The city posted a surprise $86 million surplus last year and now the debate begins about what to do with the one-time windfall. 

Roughly $32 million of the surplus — which came from things like not filling job vacancies, lower fuel costs and higher revenue from fines — has already been put into a budget savings account to help departments with unexpected challenges. 

The remaining $54 million is currently sitting in the fiscal stability fund, which totals $373.5 million including the temporary surplus injection.

Coun. Ward Sutherland wants to use the money to freeze taxes for the new two years.

"I'd like to see zero tax base for '17 and '18. I think mathematically it's possible," he said. 

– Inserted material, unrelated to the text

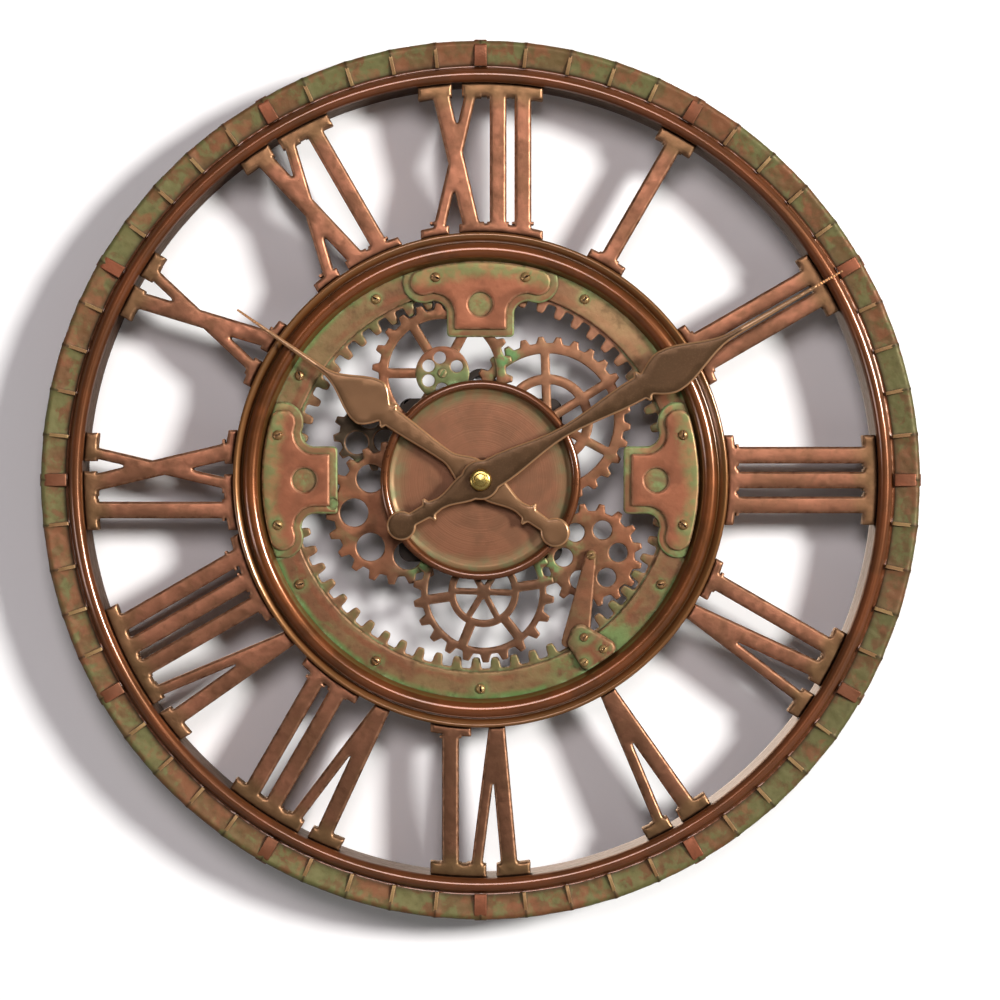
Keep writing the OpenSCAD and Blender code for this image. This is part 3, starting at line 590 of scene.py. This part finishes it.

At this time, the municipal portion of this year's property taxes is going up 3.5 per cent from last year, while the province will set the education tax portion in next month's budget.

Projects or taxes

Mayor Naheed Nenshi wants to use the money to help Calgarians struggling with the economic downturn, which could include capital projects. 

"Either spend it on stuff we need or look at a one-time way of returning it to the taxpayers," he said. 

"So, for example, our freeze on transit and rec fares and pet fees last year was a way of doing that without causing a permanent deficit or structural deficit in our tax rates."

A decision is expected in June, when council directs administration on adjustments to next year's budget.